意匠とは?(令和元年改正)

2021年10月04日 11:50

令和元年改正で、意匠の定義の見直しが行われ、具体的には、「建築物(の形状等)」と「画像」が保護対象に加えられました。


第二条 この法律で「意匠」とは、物品(物品の部分を含む。以下同じ。)の形状、模様若しくは色彩若しくはこれらの結合(以下「形状等」という。)、建築物(建築物の部分を含む。以下同じ。)の形状等又は画像(機器の操作の用に供されるもの又は機器がその機能を発揮した結果として表示されるものに限り、画像の部分を含む。次条第二項、第三十七条第二項、第三十八条第七号及び第八号、第四十四条の三第二項第六号並びに第五十五条第二項第六号を除き、以下同じ。)であつて、視覚を通じて美感を起こさせるものをいう。


「物品」の定義は、青本にあります。

青本:
〈物品〉有体物である動産を指す。


今回の改正で、無体物への拡張(画像)、不動産への拡張(建築物の形状等)が行われたことになります。

さて、比較のため、「物品(の形状等)」、「建築物(の形状等)」、「画像」で整理してみましょう。


物品:
物品(物品の部分を含む。以下同じ。)の形状、模様若しくは色彩若しくはこれらの結合(以下「形状等」という。)

建築物:
建築物(建築物の部分を含む。以下同じ。)の形状等

画像:
画像(機器の操作の用に供されるもの又は機器がその機能を発揮した結果として表示されるものに限り、画像の部分を含む。次条第二項、第三十七条第二項、第三十八条第七号及び第八号、第四十四条の三第二項第六号並びに第五十五条第二項第六号を除き、以下同じ。)


まず、物品と建築物は、それぞれ「動産」「不動産」の関係で、今回の改正で「不動産」たる「建築物」にも意匠法の保護が及ぶよう拡張されています。動産と不動産の相違なので、両者とも「・・・の形状等」と規定し、かつ、「部分を含む」と拡張規定が置かれています。

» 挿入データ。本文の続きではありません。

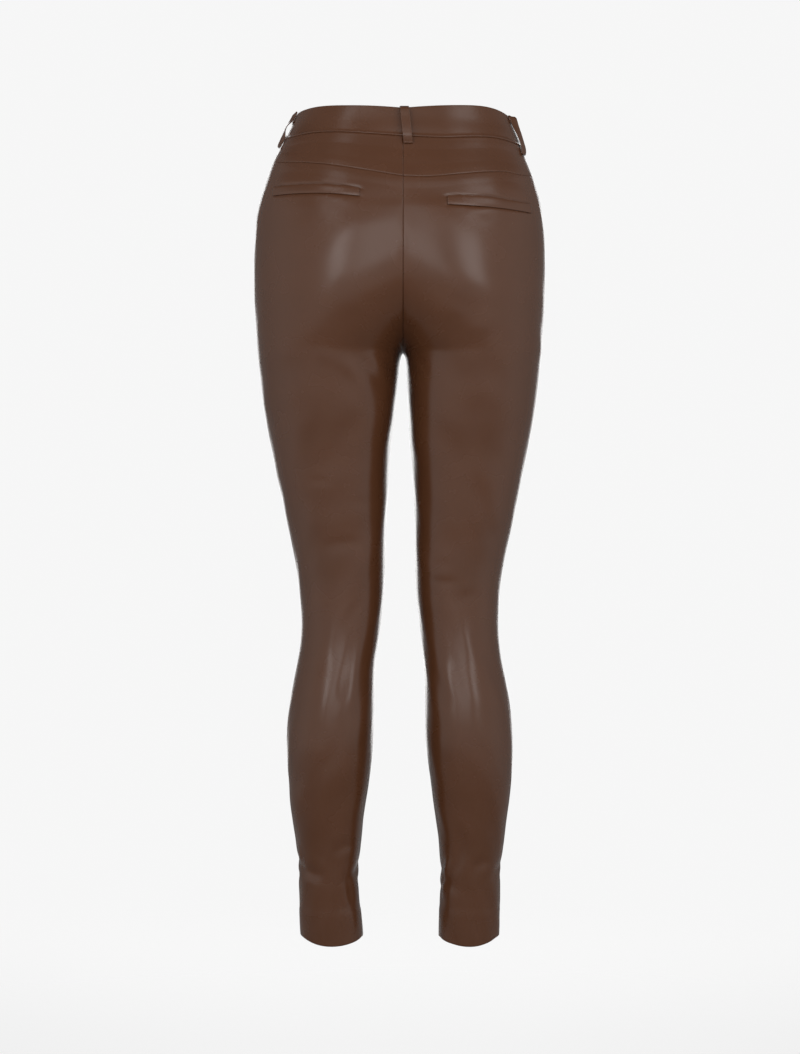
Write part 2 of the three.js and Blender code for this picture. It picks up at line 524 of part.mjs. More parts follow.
// A flat button with a raised rim, lying on the lap of the waistband
function waistButton() {
  const angle = turnWhere((turn) => ringPoint("left", turn, buttonDrop).x > buttonAcross, -100 * rad, -60 * rad);
  const { point, normal } = skin("left", angle, buttonDrop);
  const rightward = new THREE.Vector3(0, 0, 1).cross(normal).normalize();
  const upward = normal.clone().cross(rightward);
  const base = bandProud + bandThickness + lapClearance + buttonClearance;
  const place = (radius, height, turn) => point.clone()
    .addScaledVector(normal, base + height)
    .addScaledVector(rightward, radius * Math.cos(turn))
    .addScaledVector(upward, radius * Math.sin(turn));
  const rings = [
    { radius: buttonRadius, height: 0 },
    { radius: buttonRadius, height: buttonHeight - buttonChamfer },
    { radius: buttonRadius - buttonChamfer, height: buttonHeight },
    { radius: buttonRadius - buttonRimWidth, height: buttonHeight },
    { radius: buttonRadius - buttonRimWidth - buttonChamfer, height: buttonHeight - buttonRimHeight },
  ];
  const points = [...place(0, 0, 0)];
  rings.forEach(({ radius, height }) => {
    for (let k = 0; k < buttonSegments; k += 1) points.push(...place(radius, height, (2 * Math.PI * k) / buttonSegments));
  });
  points.push(...place(0, buttonHeight - buttonRimHeight, 0));
  const at = (ring, k) => 1 + ring * buttonSegments + (k % buttonSegments);
  const last = points.length / 3 - 1;
  const faces = [];
  for (let k = 0; k < buttonSegments; k += 1) {
    faces.push(0, at(0, k + 1), at(0, k));
    faces.push(last, at(rings.length - 1, k), at(rings.length - 1, k + 1));
    for (let ring = 0; ring + 1 < rings.length; ring += 1) {
      faces.push(at(ring, k), at(ring, k + 1), at(ring + 1, k + 1));
      faces.push(at(ring, k), at(ring + 1, k + 1), at(ring + 1, k));
    }
  }
  return solid("waist_button", points, faces, buttonColour, buttonRoughness);
}

const group = new THREE.Group();
group.add(
  legPanel("back_panel_left", "left", "back"),
  legPanel("back_panel_right", "right", "back"),
  legPanel("front_panel_left", "left", "front"),
  legPanel("front_panel_right", "right", "front"),
  yokePanel("back_yoke_left", "left"),
  yokePanel("back_yoke_right", "right"),
  waistband(),
  ...welts.map(pocketWelt),
  ...loops.map(beltLoop),
  waistButton(),
);

export default group;
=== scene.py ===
# %% [markdown]
# Faux leather trousers, seen from behind.
# The real trousers are cut from a smooth coated cloth and sewn from four long panels, two back yokes,
# a waistband, two pocket welts and five belt loops. Here they keep the round shape that they have when
# they are worn, with nobody in them. Every piece is rebuilt finely over the coarse solid of the same
# name, so the solids stay the measure and this script adds the surface.

# %% Load the solids that everything sits on
import math

import bpy
import numpy as np
from mathutils import Matrix, Vector


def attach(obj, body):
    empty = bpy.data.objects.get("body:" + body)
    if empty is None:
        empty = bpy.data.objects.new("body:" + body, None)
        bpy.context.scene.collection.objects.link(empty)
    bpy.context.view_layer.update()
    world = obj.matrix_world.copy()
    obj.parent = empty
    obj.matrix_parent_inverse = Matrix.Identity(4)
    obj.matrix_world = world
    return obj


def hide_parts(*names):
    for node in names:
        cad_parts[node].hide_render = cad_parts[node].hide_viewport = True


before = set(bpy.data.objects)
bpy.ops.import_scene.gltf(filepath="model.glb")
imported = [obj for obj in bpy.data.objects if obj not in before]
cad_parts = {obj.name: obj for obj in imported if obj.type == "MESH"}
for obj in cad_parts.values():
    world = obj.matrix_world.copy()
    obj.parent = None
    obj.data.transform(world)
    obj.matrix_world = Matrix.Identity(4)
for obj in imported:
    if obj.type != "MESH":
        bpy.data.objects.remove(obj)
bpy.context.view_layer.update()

MM = 0.001
print("solids:", ", ".join(sorted(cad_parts)))

# %% [markdown]
# The camera stands straight behind the trousers, level with the thighs. A long lens three metres away
# flattens the form as a catalogue picture does. The lens follows from the picture's height and from its
# focal length, both counted in picture points.

# %% Camera
PICTURE_HEIGHT = 1054
FOCAL_IN_PICTURE_POINTS = 2564
SENSOR_MM = 36
CAMERA_PLACE = (0.0035, 3.0, -0.480)

bpy.ops.object.camera_add(location=CAMERA_PLACE, rotation=(math.radians(90), 0, math.radians(180)))
camera = bpy.context.object
camera.name = "camera_behind"
camera.data.sensor_width = SENSOR_MM
camera.data.lens = SENSOR_MM * FOCAL_IN_PICTURE_POINTS / PICTURE_HEIGHT
camera.data.clip_end = 60
bpy.context.scene.camera = camera
print("lens", round(camera.data.lens, 2), "mm")

# %% [markdown]
# A dark glossy cloth is drawn by what it mirrors. A bright band of the room, from the far floor up to head
# height, gives the thighs their even satin look. Above it and close to the feet the room is dim, so the
# waist, the crotch and the ankles stay deep brown. Behind the trousers it is dimmer still, so the outline
# gets only a thin rim. The camera itself sees a plain pale backdrop.

# %% Room light
BACKDROP_LIGHT = 0.925
DIM_LIGHT = 0.3
BAND_LIGHT = 0.64
BEHIND_SHARE = 0.22

scene = bpy.context.scene
scene.view_settings.view_transform = "Standard"
world = bpy.data.worlds.new("studio")
scene.world = world
world.use_nodes = True
air = world.node_tree
air.nodes.clear()
direction = air.nodes.new("ShaderNodeTexCoord")
apart = air.nodes.new("ShaderNodeSeparateXYZ")
air.links.new(direction.outputs["Generated"], apart.inputs["Vector"])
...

次に、「画像」についてですが、いわゆる操作画像と表示画像に限定されている一方で、物品(の形状等)や建築物(の形状等)と同様に、「部分を含む」と拡張規定が置かれています。


注意が必要なのが、「除く規定」です。

除く規定:
次条第二項、第三十七条第二項、第三十八条第七号及び第八号、第四十四条の三第二項第六号並びに第五十五条第二項第六号を除き、以下同じ。


この点に関して、改正法解説書では以下の説明がされています。

令和元年改正法解説書:
なお、意匠法第3条第2項で創作非容易性の根拠とする画像、同法第37条新第2項に規定する意匠権侵害における画像、同法第38条新第7号及び新第8号に規定する間接侵害における画像、同法第44条の3第2項新第6号に規定する回復した意匠権の効力の制限における画像並びに同法第55条第2項新第6号に規定する再審により回復した意匠権の効力の制限における画像については、第2条第1項で定義される操作画像及び表示画像以外の画像が含まれ得ることから、同項の「画像」の定義規定から控除することとした。


「除く規定で列挙されている条文適用においては、操作画像・表示画像以外の画像も含まれ得る」ということですね。
創作非容易性(3条2項)辺りは短答で狙われそうな点ですので、本試前に再確認しておくことをお勧めします!